**Aim of the exercise:** Reproduce this listing in full.

**Data excerpt:**
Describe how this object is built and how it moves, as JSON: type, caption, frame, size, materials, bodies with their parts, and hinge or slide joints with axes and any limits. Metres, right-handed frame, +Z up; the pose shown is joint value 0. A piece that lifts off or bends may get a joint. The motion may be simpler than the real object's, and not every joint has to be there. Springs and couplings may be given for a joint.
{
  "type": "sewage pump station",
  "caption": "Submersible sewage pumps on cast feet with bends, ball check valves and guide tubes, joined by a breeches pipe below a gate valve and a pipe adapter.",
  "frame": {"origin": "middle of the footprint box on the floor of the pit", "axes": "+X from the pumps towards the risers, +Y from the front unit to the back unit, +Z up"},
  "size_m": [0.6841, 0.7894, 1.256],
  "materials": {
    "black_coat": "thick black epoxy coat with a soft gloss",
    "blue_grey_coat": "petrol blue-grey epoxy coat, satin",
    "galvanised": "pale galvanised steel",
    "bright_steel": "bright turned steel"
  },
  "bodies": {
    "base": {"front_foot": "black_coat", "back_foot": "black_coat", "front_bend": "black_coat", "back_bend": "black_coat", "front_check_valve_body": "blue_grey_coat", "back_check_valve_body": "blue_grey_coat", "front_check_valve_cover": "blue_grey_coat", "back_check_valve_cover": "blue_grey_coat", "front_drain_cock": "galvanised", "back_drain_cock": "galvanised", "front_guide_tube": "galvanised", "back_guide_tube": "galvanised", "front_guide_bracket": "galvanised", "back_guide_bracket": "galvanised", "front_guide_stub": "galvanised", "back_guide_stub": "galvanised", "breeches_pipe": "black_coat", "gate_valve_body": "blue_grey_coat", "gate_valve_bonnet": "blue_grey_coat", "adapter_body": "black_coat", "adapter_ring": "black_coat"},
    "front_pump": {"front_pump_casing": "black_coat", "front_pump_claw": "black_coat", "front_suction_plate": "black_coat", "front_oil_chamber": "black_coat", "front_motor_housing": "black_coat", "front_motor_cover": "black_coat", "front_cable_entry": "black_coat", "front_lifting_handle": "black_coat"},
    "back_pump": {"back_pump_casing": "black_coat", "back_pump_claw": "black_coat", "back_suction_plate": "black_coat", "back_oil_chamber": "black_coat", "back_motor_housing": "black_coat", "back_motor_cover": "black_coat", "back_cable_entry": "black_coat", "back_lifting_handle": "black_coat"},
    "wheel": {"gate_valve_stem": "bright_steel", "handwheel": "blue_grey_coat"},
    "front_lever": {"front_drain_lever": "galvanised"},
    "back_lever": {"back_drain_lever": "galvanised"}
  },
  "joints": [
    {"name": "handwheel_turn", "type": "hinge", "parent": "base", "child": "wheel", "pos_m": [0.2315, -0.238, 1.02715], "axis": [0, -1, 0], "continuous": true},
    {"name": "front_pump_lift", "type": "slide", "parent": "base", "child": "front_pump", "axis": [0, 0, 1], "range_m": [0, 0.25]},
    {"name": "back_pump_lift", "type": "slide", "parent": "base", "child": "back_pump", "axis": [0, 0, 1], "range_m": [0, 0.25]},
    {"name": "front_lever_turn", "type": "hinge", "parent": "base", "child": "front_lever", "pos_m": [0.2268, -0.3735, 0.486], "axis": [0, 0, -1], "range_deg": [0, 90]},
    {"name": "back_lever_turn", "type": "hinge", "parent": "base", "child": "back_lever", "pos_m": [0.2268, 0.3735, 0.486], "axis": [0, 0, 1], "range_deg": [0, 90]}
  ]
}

**Reply to the exercise:**
Describe how this object is built and how it moves, as JSON: type, caption, frame, size, materials, bodies with their parts, and hinge or slide joints with axes and any limits. Metres, right-handed frame, +Z up; the pose shown is joint value 0. A piece that lifts off or bends may get a joint. The motion may be simpler than the real object's, and not every joint has to be there. Springs and couplings may be given for a joint.
{
  "type": "sewage pump station",
  "caption": "Submersible sewage pumps on cast feet with bends, ball check valves and guide tubes, joined by a breeches pipe below a gate valve and a pipe adapter.",
  "frame": {"origin": "middle of the footprint box on the floor of the pit", "axes": "+X from the pumps towards the risers, +Y from the front unit to the back unit, +Z up"},
  "size_m": [0.6841, 0.7894, 1.256],
  "materials": {
    "black_coat": "thick black epoxy coat with a soft gloss",
    "blue_grey_coat": "petrol blue-grey epoxy coat, satin",
    "galvanised": "pale galvanised steel",
    "bright_steel": "bright turned steel"
  },
  "bodies": {
    "base": {"front_foot": "black_coat", "back_foot": "black_coat", "front_bend": "black_coat", "back_bend": "black_coat", "front_check_valve_body": "blue_grey_coat", "back_check_valve_body": "blue_grey_coat", "front_check_valve_cover": "blue_grey_coat", "back_check_valve_cover": "blue_grey_coat", "front_drain_cock": "galvanised", "back_drain_cock": "galvanised", "front_guide_tube": "galvanised", "back_guide_tube": "galvanised", "front_guide_bracket": "galvanised", "back_guide_bracket": "galvanised", "front_guide_stub": "galvanised", "back_guide_stub": "galvanised", "breeches_pipe": "black_coat", "gate_valve_body": "blue_grey_coat", "gate_valve_bonnet": "blue_grey_coat", "adapter_body": "black_coat", "adapter_ring": "black_coat"},
    "front_pump": {"front_pump_casing": "black_coat", "front_pump_claw": "black_coat", "front_suction_plate": "black_coat", "front_oil_chamber": "black_coat", "front_motor_housing": "black_coat", "front_motor_cover": "black_coat", "front_cable_entry": "black_coat", "front_lifting_handle": "black_coat"},
    "back_pump": {"back_pump_casing": "black_coat", "back_pump_claw": "black_coat", "back_suction_plate": "black_coat", "back_oil_chamber": "black_coat", "back_motor_housing": "black_coat", "back_motor_cover": "black_coat", "back_cable_entry": "black_coat", "back_lifting_handle": "black_coat"},
    "wheel": {"gate_valve_stem": "bright_steel", "handwheel": "blue_grey_coat"},
    "front_lever": {"front_drain_lever": "galvanised"},
    "back_lever": {"back_drain_lever": "galvanised"}
  },
  "joints": [
    {"name": "handwheel_turn", "type": "hinge", "parent": "base", "child": "wheel", "pos_m": [0.2315, -0.238, 1.02715], "axis": [0, -1, 0], "continuous": true},
    {"name": "front_pump_lift", "type": "slide", "parent": "base", "child": "front_pump", "axis": [0, 0, 1], "range_m": [0, 0.25]},
    {"name": "back_pump_lift", "type": "slide", "parent": "base", "child": "back_pump", "axis": [0, 0, 1], "range_m": [0, 0.25]},
    {"name": "front_lever_turn", "type": "hinge", "parent": "base", "child": "front_lever", "pos_m": [0.2268, -0.3735, 0.486], "axis": [0, 0, -1], "range_deg": [0, 90]},
    {"name": "back_lever_turn", "type": "hinge", "parent": "base", "child": "back_lever", "pos_m": [0.2268, 0.3735, 0.486], "axis": [0, 0, 1], "range_deg": [0, 90]}
  ]
}